# Work to do:
Among the entries below, find the lines with "joints" and copy them.

# Record excerpts:
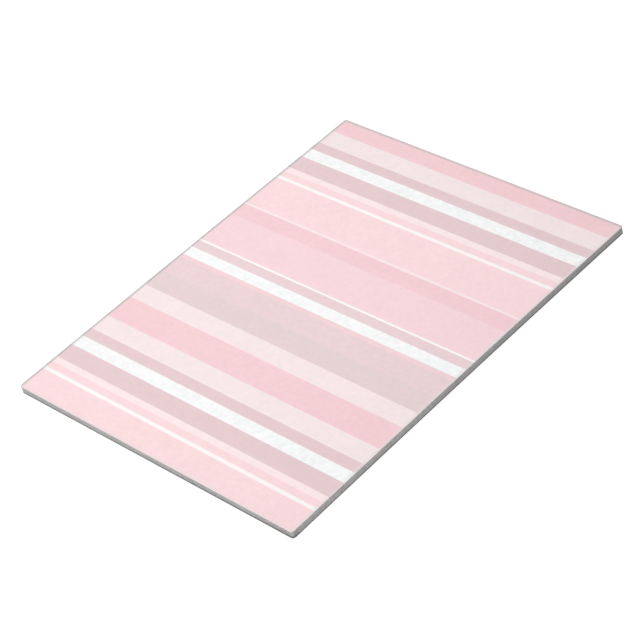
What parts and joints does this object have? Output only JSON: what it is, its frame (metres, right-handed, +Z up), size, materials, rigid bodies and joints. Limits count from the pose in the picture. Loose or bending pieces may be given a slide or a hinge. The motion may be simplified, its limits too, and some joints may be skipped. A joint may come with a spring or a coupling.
{
  "type": "notepad",
  "caption": "Flat glued notepad with a striped printed face, trimmed sheets, rounded corners and a thin board back, lying on its back.",
  "frame": {"origin": "on the underside of the board, at the middle of the pad's outline", "axes": "+Z up out of the printed face, +Y along the long sides towards the bound short edge, +X along the stripes to the right"},
  "size_m": [0.216, 0.2798, 0.0047],
  "materials": {
    "paper_sheets": "matt uncoated, printed with stripes",
    "greyboard": "bare grey chipboard",
    "padding_gum": "thin milky flexible film"
  },
  "bodies": {
    "root": {"page_block": "paper_sheets", "backing_board": "greyboard", "gum_binding": "padding_gum"}
  },
  "joints": []
}
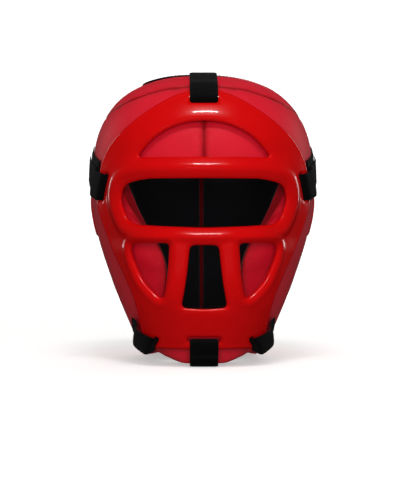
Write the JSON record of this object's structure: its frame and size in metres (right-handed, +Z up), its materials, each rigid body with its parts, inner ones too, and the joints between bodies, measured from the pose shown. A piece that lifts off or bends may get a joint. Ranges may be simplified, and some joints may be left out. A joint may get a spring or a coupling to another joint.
{
  "type": "boxing headgear",
  "caption": "Padded boxing head guard with a moulded face mask that has forehead, eye, cheek and mouth windows and is held by hook-and-loop straps.",
  "frame": {"origin": "on the floor below the middle of the headgear, between its left and right sides and its front and back", "axes": "the face opening looks along -Y, +X is to the right seen from the front, +Z is up"},
  "size_m": [0.2204, 0.2556, 0.2755],
  "materials": {
    "pad_leather": "satin",
    "mask_shell": "gloss",
    "strap_webbing": "matte"
  },
  "bodies": {
    "root": {"crown_pad": "pad_leather", "chin_pad": "pad_leather", "forehead_pad_right": "pad_leather", "forehead_pad_left": "pad_leather", "side_pad_right": "pad_leather", "side_pad_left": "pad_leather", "back_pad_right": "pad_leather", "back_pad_left": "pad_leather", "face_mask": "mask_shell", "top_strap": "strap_webbing", "crown_strap": "strap_webbing", "chin_strap": "strap_webbing", "closure_strap": "strap_webbing", "temple_patch_right": "strap_webbing", "temple_patch_left": "strap_webbing", "temple_strap_right": "strap_webbing", "temple_strap_left": "strap_webbing", "jaw_strap_right": "strap_webbing", "jaw_strap_left": "strap_webbing"}
  },
  "joints": []
}
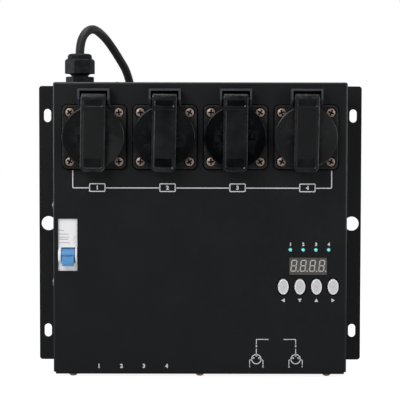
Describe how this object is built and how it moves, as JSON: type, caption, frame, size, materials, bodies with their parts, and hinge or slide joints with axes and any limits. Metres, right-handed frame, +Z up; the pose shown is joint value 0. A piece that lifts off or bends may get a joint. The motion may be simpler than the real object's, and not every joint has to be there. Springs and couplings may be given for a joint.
{
  "type": "dimmer pack",
  "caption": "Wall or truss mounted lighting dimmer pack in a black steel box, with lidded mains sockets, breaker, display, buttons and mains lead.",
  "frame": {"origin": "on the surface the box stands on, under the middle of the box with its ears and lids, measured without the mains lead", "axes": "+X to the right seen from the front, +Y from the front panel to the back plate, +Z up"},
  "size_m": [0.2664, 0.2138, 0.2779],
  "materials": {
    "powder_coat": "satin black powder coat, fine texture",
    "socket_plastic": "moulded black plastic",
    "lid_plastic": "glossy black moulded plastic",
    "zinc_steel": "zinc plated",
    "bronze_steel": "bronze tinted plating",
    "breaker_white": "white moulded plastic",
    "toggle_blue": "blue moulded plastic",
    "button_silver": "silver painted plastic",
    "lamp_lens": "teal tinted lens",
    "display_face": "grey display face",
    "circuit_board": "green solder mask",
    "fuse_plastic": "moulded black plastic",
    "connector_metal": "satin nickel",
    "gland_plastic": "black moulded polyamide",
    "copper_winding": "enamelled copper",
    "core_steel": "laminated core",
    "heatsink_metal": "extruded",
    "terminal_plastic": "natural polyamide",
    "cord_rubber": "black rubber sheath"
  },
  "bodies": {
    "box": {"base_chassis": "powder_coat", "front_cover": "powder_coat", "socket_body_1": "socket_plastic", "socket_body_2": "socket_plastic", "socket_body_3": "socket_plastic", "socket_body_4": "socket_plastic", "lid_pin_1": "zinc_steel", "lid_pin_2": "zinc_steel", "lid_pin_3": "zinc_steel", "lid_pin_4": "zinc_steel", "breaker_body": "breaker_white", "breaker_bracket": "zinc_steel", "bracket_screw_1": "zinc_steel", "bracket_screw_2": "zinc_steel", "control_board": "circuit_board", "display_module": "display_face", "channel_lamp_1": "lamp_lens", "channel_lamp_2": "lamp_lens", "channel_lamp_3": "lamp_lens", "channel_lamp_4": "lamp_lens", "cover_screw_1": "bronze_steel", "cover_screw_2": "bronze_steel", "cover_screw_3": "bronze_steel", "fuse_holder_1": "fuse_plastic", "fuse_holder_2": "fuse_plastic", "fuse_holder_3": "fuse_plastic", "fuse_holder_4": "fuse_plastic", "connector_in": "connector_metal", "connector_out": "connector_metal", "gland_seal": "gland_plastic", "gland_body": "gland_plastic", "gland_cap_nut": "gland_plastic", "gland_locknut": "gland_plastic", "earth_screw": "zinc_steel", "power_board": "circuit_board", "transformer": "core_steel", "heatsink": "heatsink_metal", "terminal_block": "terminal_plastic", "choke_1": "copper_winding", "choke_2": "copper_winding", "choke_3": "copper_winding", "choke_4": "copper_winding", "inner_lead": "cord_rubber", "mains_cord": "cord_rubber", "cord_coil": "cord_rubber", "mains_plug": "cord_rubber"},
    "lid_1": {"socket_lid_1": "lid_plastic"},
    "lid_2": {"socket_lid_2": "lid_plastic"},
    "lid_3": {"socket_lid_3": "lid_plastic"},
    "lid_4": {"socket_lid_4": "lid_plastic"},
    "toggle": {"breaker_toggle": "toggle_blue"},
    "button_1": {"push_button_1": "button_silver"},
    "button_2": {"push_button_2": "button_silver"},
    "button_3": {"push_button_3": "button_silver"},
    "button_4": {"push_button_4": "button_silver"},
    "carrier_1": {"fuse_carrier_1": "fuse_plastic"},
    "carrier_2": {"fuse_carrier_2": "fuse_plastic"},
    "carrier_3": {"fuse_carrier_3": "fuse_plastic"},
    "carrier_4": {"fuse_carrier_4": "fuse_plastic"},
    "latch": {"connector_latch": "connector_metal"}
  },
  "joints": [
    {"name": "lid_1_hinge", "type": "hinge", "parent": "box", "child": "lid_1", "pos_m": [-0.08175, -0.041, 0.2164], "axis": [-1, 0, 0], "range_deg": [0, 105], "stiffness_Nm_per_rad": 0.02, "springref_deg": -22.92},
    {"name": "lid_2_hinge", "type": "hinge", "parent": "box", "child": "lid_2", "pos_m": [-0.02725, -0.041, 0.2164], "axis": [-1, 0, 0], "range_deg": [0, 105], "stiffness_Nm_per_rad": 0.02, "springref_deg": -22.92},
    {"name": "lid_3_hinge", "type": "hinge", "parent": "box", "child": "lid_3", "pos_m": [0.02725, -0.041, 0.2164], "axis": [-1, 0, 0], "range_deg": [0, 105], "stiffness_Nm_per_rad": 0.02, "springref_deg": -22.92},
    {"name": "lid_4_hinge", "type": "hinge", "parent": "box", "child": "lid_4", "pos_m": [0.08175, -0.041, 0.2164], "axis": [-1, 0, 0], "range_deg": [0, 105], "stiffness_Nm_per_rad": 0.02, "springref_deg": -22.92},
    {"name": "breaker_switch", "type": "hinge", "parent": "box", "child": "toggle", "pos_m": [-0.1027, -0.0274, 0.0952], "axis": [-1, 0, 0], "range_deg": [0, 76]},
    {"name": "button_1_press", "type": "slide", "parent": "box", "child": "button_1", "axis": [0, 1, 0], "range_m": [0, 0.0006], "stiffness_N_per_m": 1500},
    {"name": "button_2_press", "type": "slide", "parent": "box", "child": "button_2", "axis": [0, 1, 0], "range_m": [0, 0.0006], "stiffness_N_per_m": 1500},
    {"name": "button_3_press", "type": "slide", "parent": "box", "child": "button_3", "axis": [0, 1, 0], "range_m": [0, 0.0006], "stiffness_N_per_m": 1500},
    {"name": "button_4_press", "type": "slide", "parent": "box", "child": "button_4", "axis": [0, 1, 0], "range_m": [0, 0.0006], "stiffness_N_per_m": 1500},
    {"name": "carrier_1_draw", "type": "slide", "parent": "box", "child": "carrier_1", "axis": [0, 0, -1], "range_m": [0, 0.036]},
    {"name": "carrier_2_draw", "type": "slide", "parent": "box", "child": "carrier_2", "axis": [0, 0, -1], "range_m": [0, 0.036]},
    {"name": "carrier_3_draw", "type": "slide", "parent": "box", "child": "carrier_3", "axis": [0, 0, -1], "range_m": [0, 0.036]},
    {"name": "carrier_4_draw", "type": "slide", "parent": "box", "child": "carrier_4", "axis": [0, 0, -1], "range_m": [0, 0.036]},
    {"name": "latch_press", "type": "slide", "parent": "box", "child": "latch", "axis": [0, 0, 1], "range_m": [0, 0.0012], "stiffness_N_per_m": 800}
  ]
}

# Correct response:
What parts and joints does this object have? Output only JSON: what it is, its frame (metres, right-handed, +Z up), size, materials, rigid bodies and joints. Limits count from the pose in the picture. Loose or bending pieces may be given a slide or a hinge. The motion may be simplified, its limits too, and some joints may be skipped. A joint may come with a spring or a coupling.
  "joints": []
Write the JSON record of this object's structure: its frame and size in metres (right-handed, +Z up), its materials, each rigid body with its parts, inner ones too, and the joints between bodies, measured from the pose shown. A piece that lifts off or bends may get a joint. Ranges may be simplified, and some joints may be left out. A joint may get a spring or a coupling to another joint.
  "joints": []
Describe how this object is built and how it moves, as JSON: type, caption, frame, size, materials, bodies with their parts, and hinge or slide joints with axes and any limits. Metres, right-handed frame, +Z up; the pose shown is joint value 0. A piece that lifts off or bends may get a joint. The motion may be simpler than the real object's, and not every joint has to be there. Springs and couplings may be given for a joint.
  "joints": [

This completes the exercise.